LA TRIBUNA

Alberto Álvarez De Sotomayor

Educación, la otra crisis

EL sistema educativo español está en crisis. Lo habrá escuchado usted en tertulias radiofónicas, en la tele, en reuniones de padres y madres de alumnos; lo habrá comentado con algún amigo, y seguramente se lo habrá argumentado -hastiado- más de un profesor. Una reciente y rigurosa encuesta nos recuerda ahora que la valoración general que hace la población andaluza no se desvía mucho de esta pauta. Se trata del último Barómetro de Opinión Pública de Andalucía, realizado por el Instituto de Estudios Sociales Avanzados (IESA-CSIC), en el que se incluye un bloque de preguntas centradas en esta cuestión.

De él se extrae que, aunque los andaluces no valoren del todo negativamente la situación de la enseñanza en los colegios e institutos de esta comunidad (el 38% la califica como buena, el 32% como regular y el 23% como mala), sí que predomina la opinión de que la educación de los jóvenes andaluces ha empeorado durante la última década. Es ahí, en la comparación con el pasado, donde realmente se capta esa percepción de crisis educativa. Los andaluces apuntan a los padres y a los propios alumnos como principales responsables de esa tendencia negativa, lo que hasta cierto punto puede ser visto como un ejercicio de autocrítica. La responsabilidad política aparece también en un lugar destacado, mientras que los profesores quedan más bien exculpados de este declive. La ausencia de disciplina en los alumnos, su falta de motivación, la escasa preocupación de los padres, la inseguridad en los centros y la falta de autoridad por parte del profesorado son percibidos como los principales problemas de los centros escolares.

Algo que llama la atención de esta pequeña muestra de resultados es su coincidencia -tanto en el diagnóstico, como en la atribución de responsabilidades- con buena parte de las quejas más extendidas entre el profesorado. Coincidencia que también se da, según un estudio del CIS del año 2005, en la percepción que unos y otros tienen sobre lo poco que la sociedad valora a los docentes, lo que constituyen indicios suficientes para pensar que la falta de empatía entre la familia y la escuela de la que a menudo se lamentan maestros y profesores, no debiera verse como un muro tan infranqueable como a priori pudiera parecer.
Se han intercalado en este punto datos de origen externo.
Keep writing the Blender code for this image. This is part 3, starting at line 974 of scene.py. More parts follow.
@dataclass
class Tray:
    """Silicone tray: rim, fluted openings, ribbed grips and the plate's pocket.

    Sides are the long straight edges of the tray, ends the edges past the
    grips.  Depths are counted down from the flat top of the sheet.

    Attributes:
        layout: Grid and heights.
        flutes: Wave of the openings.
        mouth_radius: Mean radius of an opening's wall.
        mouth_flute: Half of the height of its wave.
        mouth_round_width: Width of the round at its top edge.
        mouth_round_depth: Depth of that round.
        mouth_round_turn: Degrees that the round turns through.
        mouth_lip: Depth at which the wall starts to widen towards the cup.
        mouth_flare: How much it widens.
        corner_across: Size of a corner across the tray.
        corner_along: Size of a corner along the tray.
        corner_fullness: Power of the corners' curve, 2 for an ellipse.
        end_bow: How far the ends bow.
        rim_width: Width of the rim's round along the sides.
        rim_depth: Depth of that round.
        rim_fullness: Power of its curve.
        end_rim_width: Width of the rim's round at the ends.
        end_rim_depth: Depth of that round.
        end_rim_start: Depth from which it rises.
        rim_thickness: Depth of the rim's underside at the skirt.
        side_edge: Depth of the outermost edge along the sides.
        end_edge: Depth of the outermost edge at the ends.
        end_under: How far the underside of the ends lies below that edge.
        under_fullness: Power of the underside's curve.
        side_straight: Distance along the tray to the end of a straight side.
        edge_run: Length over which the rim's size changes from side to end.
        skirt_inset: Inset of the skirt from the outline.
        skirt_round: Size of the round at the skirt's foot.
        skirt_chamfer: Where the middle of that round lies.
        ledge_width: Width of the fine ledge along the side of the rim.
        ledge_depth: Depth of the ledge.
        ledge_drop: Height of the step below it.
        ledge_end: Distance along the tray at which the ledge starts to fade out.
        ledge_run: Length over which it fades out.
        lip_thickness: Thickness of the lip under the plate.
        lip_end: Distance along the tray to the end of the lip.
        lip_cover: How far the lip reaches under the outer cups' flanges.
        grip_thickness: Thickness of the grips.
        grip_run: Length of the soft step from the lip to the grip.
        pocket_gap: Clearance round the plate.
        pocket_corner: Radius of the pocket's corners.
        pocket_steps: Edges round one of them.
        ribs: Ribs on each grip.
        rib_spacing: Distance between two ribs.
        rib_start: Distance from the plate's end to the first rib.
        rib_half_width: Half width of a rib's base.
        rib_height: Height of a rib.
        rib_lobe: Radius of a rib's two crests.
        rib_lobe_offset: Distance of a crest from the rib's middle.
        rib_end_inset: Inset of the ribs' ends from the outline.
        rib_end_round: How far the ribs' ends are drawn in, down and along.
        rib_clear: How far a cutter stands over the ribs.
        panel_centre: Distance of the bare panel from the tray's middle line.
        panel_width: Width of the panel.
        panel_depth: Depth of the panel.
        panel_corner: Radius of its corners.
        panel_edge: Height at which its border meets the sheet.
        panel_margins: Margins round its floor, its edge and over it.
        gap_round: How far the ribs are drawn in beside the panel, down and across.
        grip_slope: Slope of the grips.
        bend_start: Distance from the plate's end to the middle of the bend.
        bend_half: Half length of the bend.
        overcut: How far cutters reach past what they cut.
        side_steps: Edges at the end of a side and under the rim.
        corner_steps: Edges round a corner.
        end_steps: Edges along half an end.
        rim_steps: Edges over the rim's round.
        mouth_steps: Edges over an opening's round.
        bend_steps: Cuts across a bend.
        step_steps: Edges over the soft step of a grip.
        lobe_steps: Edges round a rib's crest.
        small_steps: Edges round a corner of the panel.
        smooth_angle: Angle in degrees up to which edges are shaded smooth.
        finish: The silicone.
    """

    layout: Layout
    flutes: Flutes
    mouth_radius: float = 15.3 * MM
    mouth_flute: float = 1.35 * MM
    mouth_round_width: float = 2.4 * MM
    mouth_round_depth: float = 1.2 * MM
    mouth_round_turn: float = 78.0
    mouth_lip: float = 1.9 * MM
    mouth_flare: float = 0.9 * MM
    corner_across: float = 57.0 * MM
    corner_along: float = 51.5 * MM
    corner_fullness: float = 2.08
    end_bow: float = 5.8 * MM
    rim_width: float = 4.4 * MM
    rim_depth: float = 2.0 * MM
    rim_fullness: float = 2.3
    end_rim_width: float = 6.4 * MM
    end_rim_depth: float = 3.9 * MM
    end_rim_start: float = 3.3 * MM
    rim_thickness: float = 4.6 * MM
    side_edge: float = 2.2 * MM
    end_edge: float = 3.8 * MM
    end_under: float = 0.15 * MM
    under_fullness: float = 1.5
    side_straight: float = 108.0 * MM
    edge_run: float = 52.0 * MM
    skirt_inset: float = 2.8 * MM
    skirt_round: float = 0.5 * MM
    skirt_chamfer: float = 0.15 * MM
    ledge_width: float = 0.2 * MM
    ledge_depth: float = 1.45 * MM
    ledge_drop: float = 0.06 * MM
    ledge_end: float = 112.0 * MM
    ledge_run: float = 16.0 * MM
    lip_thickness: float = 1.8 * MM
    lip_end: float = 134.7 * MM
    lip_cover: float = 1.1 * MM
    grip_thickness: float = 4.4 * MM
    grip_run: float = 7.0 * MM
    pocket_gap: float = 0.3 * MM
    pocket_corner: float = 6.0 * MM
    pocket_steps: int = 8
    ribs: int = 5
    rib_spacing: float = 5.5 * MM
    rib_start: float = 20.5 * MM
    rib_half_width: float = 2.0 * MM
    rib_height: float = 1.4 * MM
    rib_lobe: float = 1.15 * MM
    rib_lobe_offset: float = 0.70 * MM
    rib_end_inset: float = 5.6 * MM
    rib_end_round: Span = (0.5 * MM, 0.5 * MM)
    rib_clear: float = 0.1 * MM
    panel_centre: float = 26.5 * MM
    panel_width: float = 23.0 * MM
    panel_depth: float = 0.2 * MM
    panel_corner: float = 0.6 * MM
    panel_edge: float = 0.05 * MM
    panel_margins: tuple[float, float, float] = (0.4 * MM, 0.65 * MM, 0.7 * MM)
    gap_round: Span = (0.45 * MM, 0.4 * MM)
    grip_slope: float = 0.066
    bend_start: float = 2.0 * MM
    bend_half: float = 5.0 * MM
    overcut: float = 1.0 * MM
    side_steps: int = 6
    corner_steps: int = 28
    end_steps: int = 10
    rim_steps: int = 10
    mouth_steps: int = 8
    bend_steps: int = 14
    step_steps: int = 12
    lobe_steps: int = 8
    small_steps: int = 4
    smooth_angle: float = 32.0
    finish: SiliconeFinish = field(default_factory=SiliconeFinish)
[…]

Otra cuestión que no deja de sorprender es cómo esta percepción de crisis (sobre la que quizás cabría preguntarse ¿cuándo no la ha habido?) choca frontalmente con indicadores y evidencias empíricas que dan cuenta de que la situación de nuestro sistema de enseñanza no es desde luego tan apocalíptica como se pinta, y menos aún cuando es comparada de un modo riguroso con la existente en tiempos pasados. Muestra de ello es el extraordinario aumento del nivel educativo de nuestra juventud con respecto a la generación de sus padres (entre los más altos de la OCDE); el hecho de que, en términos absolutos, la desventaja en el famoso estudio PISA frente a la puntuación de otros países no sea tan dramática como se ha difundido y que, además, ésta venga precisamente explicada por el bajo capital cultural de los padres españoles (uno de los más bajos de toda Europa); o la excelente posición relativa que ocupa el sistema español cuando se habla de equidad, al probarse que en él los hijos de familias de origen social más modesto obtienen en PISA resultados que superan al conjunto de los países de la OCDE.

No estaría de más que estas dos cuestiones no pasasen inadvertidas ahora que parece que la educación, empujada por el desplome de nuestra economía, y alentada por la extendida percepción de esta otra crisis, ha vuelto con fuerza a la agenda política; ahora que todas las posiciones coinciden en situarla como variable fija de la ecuación que ha de definir nuestro nuevo modelo de desarrollo; ahora que, por primera vez, parece que será objeto de un pacto político que la protegería de los vaivenes reformistas de los que ha sido víctima en las últimas décadas. No, no estaría de más que ambas cuestiones se tuvieran presentes. Porque la primera de ellas supone la existencia de una cierta base común entre familias y profesorado sobre la que trabajar conjuntamente en la búsqueda de mejoras. Y porque la segunda nos recuerda la conveniencia de que las ciencias sociales sean igualmente partícipes de tal búsqueda, así como de los diagnósticos previos necesarios. El saber acumulado por la investigación y la experiencia educativa no puede dejar de ser uno de los principales pilares sobre los que se sostengan los avances que se diseñen en esta materia; en eso consiste la sociedad del conocimiento.